Put the removed oil filter open-end down into the drain pan.
Step 5 – Install the new oil filter
With a clean rag, wipe down the the oil filter attachment location. With a finger dipped in clean oil, wet the rubber gasket seal on the new filter to help it create a seal that won’t leak.
Carefully engage the threads of filter, and screw it down snug. Give it another 1/8 of a turn. Again, using a cap-style oil filter wrench with a 3/8” socket wrench and extension will make this task easier, but care should be taken not to over-tighten the filter. Doing so can make it very difficult to remove for the next oil change.
Step 6 – Replace the oil
If it isn’t already, open the hood and secure it in place with the hood prop rod. If you didn’t already, remove the oil filler cap located on the valve cover.

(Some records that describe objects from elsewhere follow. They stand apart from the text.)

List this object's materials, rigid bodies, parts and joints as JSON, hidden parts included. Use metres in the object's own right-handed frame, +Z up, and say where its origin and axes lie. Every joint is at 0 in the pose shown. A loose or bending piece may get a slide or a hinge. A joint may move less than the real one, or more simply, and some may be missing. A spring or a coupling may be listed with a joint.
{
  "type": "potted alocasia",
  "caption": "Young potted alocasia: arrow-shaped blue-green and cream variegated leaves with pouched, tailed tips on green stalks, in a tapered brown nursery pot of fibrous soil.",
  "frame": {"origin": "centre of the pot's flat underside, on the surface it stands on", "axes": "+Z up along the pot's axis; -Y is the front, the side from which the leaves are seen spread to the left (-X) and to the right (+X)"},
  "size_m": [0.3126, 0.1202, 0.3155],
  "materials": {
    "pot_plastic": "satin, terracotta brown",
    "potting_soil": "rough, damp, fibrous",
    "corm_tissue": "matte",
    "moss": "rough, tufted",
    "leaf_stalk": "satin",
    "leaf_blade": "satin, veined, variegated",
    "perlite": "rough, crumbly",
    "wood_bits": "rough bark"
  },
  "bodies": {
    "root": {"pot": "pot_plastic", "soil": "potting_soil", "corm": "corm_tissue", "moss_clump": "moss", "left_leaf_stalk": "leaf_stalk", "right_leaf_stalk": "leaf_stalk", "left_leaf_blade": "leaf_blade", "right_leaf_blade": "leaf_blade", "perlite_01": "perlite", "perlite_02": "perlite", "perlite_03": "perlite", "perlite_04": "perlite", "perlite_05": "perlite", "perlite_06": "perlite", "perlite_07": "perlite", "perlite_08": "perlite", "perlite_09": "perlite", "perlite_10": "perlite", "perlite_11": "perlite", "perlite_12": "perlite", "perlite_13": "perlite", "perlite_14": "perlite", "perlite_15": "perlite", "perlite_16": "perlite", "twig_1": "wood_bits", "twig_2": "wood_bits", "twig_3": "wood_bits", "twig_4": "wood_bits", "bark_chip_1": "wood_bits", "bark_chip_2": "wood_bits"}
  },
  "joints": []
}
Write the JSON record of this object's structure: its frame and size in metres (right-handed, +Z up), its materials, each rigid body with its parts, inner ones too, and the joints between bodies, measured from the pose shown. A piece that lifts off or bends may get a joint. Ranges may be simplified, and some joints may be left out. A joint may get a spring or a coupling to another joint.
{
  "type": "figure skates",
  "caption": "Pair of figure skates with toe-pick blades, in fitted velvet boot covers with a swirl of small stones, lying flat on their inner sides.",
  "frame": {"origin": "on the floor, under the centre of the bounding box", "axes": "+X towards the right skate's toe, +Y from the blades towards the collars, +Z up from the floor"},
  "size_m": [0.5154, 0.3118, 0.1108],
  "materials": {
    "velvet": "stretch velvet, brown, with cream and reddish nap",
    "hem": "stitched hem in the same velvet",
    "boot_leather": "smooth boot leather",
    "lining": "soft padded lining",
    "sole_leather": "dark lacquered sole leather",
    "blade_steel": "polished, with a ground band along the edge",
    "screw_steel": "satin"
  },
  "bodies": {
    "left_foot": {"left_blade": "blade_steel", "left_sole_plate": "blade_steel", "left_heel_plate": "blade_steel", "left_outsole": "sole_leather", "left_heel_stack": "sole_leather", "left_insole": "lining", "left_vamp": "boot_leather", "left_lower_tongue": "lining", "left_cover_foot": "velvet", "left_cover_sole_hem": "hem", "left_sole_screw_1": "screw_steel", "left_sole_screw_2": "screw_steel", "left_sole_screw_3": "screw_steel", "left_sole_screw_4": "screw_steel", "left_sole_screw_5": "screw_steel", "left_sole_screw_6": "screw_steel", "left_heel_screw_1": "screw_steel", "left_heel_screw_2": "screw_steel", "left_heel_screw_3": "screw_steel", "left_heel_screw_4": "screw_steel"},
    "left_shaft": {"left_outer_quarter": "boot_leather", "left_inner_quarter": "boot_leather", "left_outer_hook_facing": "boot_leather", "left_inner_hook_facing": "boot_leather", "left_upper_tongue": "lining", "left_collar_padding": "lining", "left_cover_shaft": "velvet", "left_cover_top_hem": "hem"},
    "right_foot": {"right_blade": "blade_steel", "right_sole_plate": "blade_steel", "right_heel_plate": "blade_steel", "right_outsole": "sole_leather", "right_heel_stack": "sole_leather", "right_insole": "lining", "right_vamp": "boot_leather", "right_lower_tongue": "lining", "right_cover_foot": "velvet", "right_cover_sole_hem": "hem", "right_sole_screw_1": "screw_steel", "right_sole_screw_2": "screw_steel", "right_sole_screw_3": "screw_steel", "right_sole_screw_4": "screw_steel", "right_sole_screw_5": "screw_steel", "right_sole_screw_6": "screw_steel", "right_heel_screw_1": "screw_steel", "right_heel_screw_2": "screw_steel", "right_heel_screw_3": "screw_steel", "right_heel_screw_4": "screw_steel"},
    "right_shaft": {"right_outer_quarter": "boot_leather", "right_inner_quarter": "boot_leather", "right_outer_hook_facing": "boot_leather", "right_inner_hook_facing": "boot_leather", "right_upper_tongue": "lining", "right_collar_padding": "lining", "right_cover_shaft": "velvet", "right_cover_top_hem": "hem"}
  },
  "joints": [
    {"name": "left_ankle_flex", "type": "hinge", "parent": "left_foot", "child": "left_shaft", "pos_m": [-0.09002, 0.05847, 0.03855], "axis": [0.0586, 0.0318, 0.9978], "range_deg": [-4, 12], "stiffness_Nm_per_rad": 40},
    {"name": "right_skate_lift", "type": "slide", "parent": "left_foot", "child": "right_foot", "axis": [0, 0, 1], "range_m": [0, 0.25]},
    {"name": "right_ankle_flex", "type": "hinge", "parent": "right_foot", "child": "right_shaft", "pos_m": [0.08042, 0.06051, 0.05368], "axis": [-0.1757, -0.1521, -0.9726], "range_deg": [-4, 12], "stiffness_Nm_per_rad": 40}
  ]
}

Place a funnel into the oil filler hole.
- For the 2.4L I4 (22R or 22R-E): 4 1/2 quarts
- For the 3.0L V6 (3VZ-E): 5 quarts
Note that many 4Runner owners will put a little less oil into their vehicles (like 4.8 quarts instead of five in the V6) to keep the oil a bit under the full mark on the dipstick, allowing for oil expansion when the engine heats up to maximum temperature.
Put about four quarts into the 2.4L engine or 4 1/2 quarts into the 3.0L engine, replace the oil filler cap, and start the vehicle. Let it run about a minute, then shut it off and check the level indicator on the dipstick. Repeat doing this until the oil reaches the proper fill mark. Note that if you raised the front end of the vehicle to change the oil, hold off bringing the oil level up to the top mark on the dipstick until the 4Runner is back on level ground.
With the oil up to the desired fill marking, let the vehicle run for a few minutes to check for any leaks below coming from the drain plug or oil filter seal. Take great care not to overfill the engine with oil, as too much oil can be just as detrimental to the health of an engine as too little oil.
Step 7 – Replace the front skid plate
If there are no leaks detected, shut the vehicle off and replace the front skid plate with the four 12mm bolts used to take it off.